COLLECTED DATA
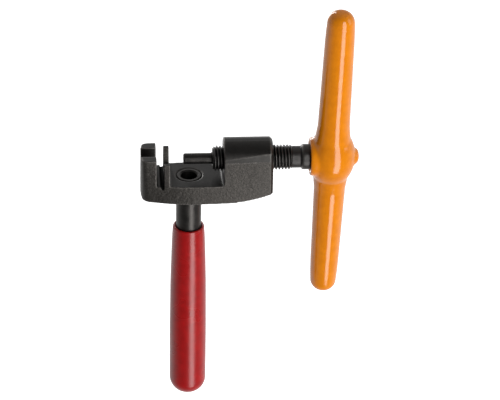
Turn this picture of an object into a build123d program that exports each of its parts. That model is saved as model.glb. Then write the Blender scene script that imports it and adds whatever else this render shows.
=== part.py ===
"""Screw-type bicycle chain tool.

Millimetres, +Z up. The origin is the centre of the chain roller in the cradle: the spindle's
axis is the X axis, and the plane X = 0 halves the tooth wall. The spindle drives its pin
towards -X, into the chain, against the anvil. The handle hangs straight down, along -Z.
"""

from build123d import *
import math
import os

os.makedirs("parts", exist_ok=True)

# Chain: half-inch pitch, rollers under 8 mm, rivets under 4 mm.
roller_seat_radius = 4.0
wall_thickness = 1.75
chain_gap = 2.35

# Head, along X.
anvil_thickness = 4.95
handle_x = 7.0
boss_start = 17.7
boss_end = 33.0
# Head, heights.
underside_z = -11.5
underside_end_z = -9.6
underside_bend_x = 18.5
recess_floor_z = -5.8
slot_floor_z = -6.1
wall_groove_width = 1.0
wall_groove_depth = 0.75
anvil_top_z = 2.5
tooth_top_z = 1.2
draft_top_z = 6.5
# Head, half widths: at the underside and at the height where the drafted sides are measured.
belly_x = 8.0
belly_half = (9.1, 5.45)
end_half = (6.8, 4.9)
nose_half = (4.3, 4.5)
corner_half = (6.9, 5.46)
corner_length = (2.4, 1.1)
nose_sag = 0.35
boss_crown_radius = 6.65
boss_crown_drop = 0.1
boss_end_chamfer = 0.8
rivet_slot_radius = 2.65
tooth_flank_half = 5.1
tooth_flank_z = -1.0
root_fillet = 0.9
wall_fillet = 0.5

# Handle.
rod_radius = 4.0
rod_bottom_z = -84.5
rod_eye_radius = 2.6
rod_eye_depth = 4.5
rod_end_chamfer = 0.3
floor_countersink = 0.35
grip_rim_z = -24.2
grip_rim_radius = 4.95
grip_belly_radius = 5.9
grip_middle_bulge = 0.78
grip_belly_z = -76.0
grip_bottom_z = -88.0
grip_end_radius = 5.2
grip_rim_round = 0.55

# Spindle: M8 x 1, and its plain parts.
thread_major_radius = 3.95
thread_minor_radius = 3.38
thread_pitch = 1.0
thread_bore_radius = 4.05
spindle_nose_x = 14.25
thread_end_x = 38.9
relief_radius = 3.45
collar_start_x = 42.05
collar_end_x = 47.6
collar_radius = 4.0
nose_chamfer = 0.75
tail_square = 4.6
tail_head_radius = 3.2
tail_head_height = 1.1

# Pin, held in the spindle's nose by a split ring.
pin_radius = 1.7
pin_tip_x = 5.2
pin_bore_depth = 9.0
pin_tip_chamfer = 0.35
pin_shank_radius = 1.9
pin_shoulder_x = 13.95
pin_bore_radius = 1.95
pin_end_gap = 0.03
ring_groove_radius = 1.5
ring_outer_radius = 1.93
ring_width = 0.6
ring_x = 20.4
ring_gap = 0.5

# Tee: a forged bar with an eye, at the angle where it was left.
tee_x = 51.6
tee_angle = 7.2
tee_skew = 0.3
tee_half_length = 53.8
dip_thickness = 1.05
tee_root_radius = 4.95
tee_neck_radius = 4.5
tee_tip_length = 12.0
tee_tip_radius = 3.9
tee_taper_start = 12.0
tee_bulge_radius = 7.35
tee_shoulder = 7.0
tee_end_round = 3.6
hub_radius = 6.05
hub_lip_x = 44.4
hub_steel_start = 46.5
hub_steel_end = 56.8
hub_steel_radius = 5.2
hub_steel_taper = 2.2
hub_dish_x = 45.9
nub_reach = 60.1
nub_radius = 2.7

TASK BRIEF
Using the listing above, say how many of its lines contain the string "parts", giving nothing but the figure.

EXPECTED OUTPUT
3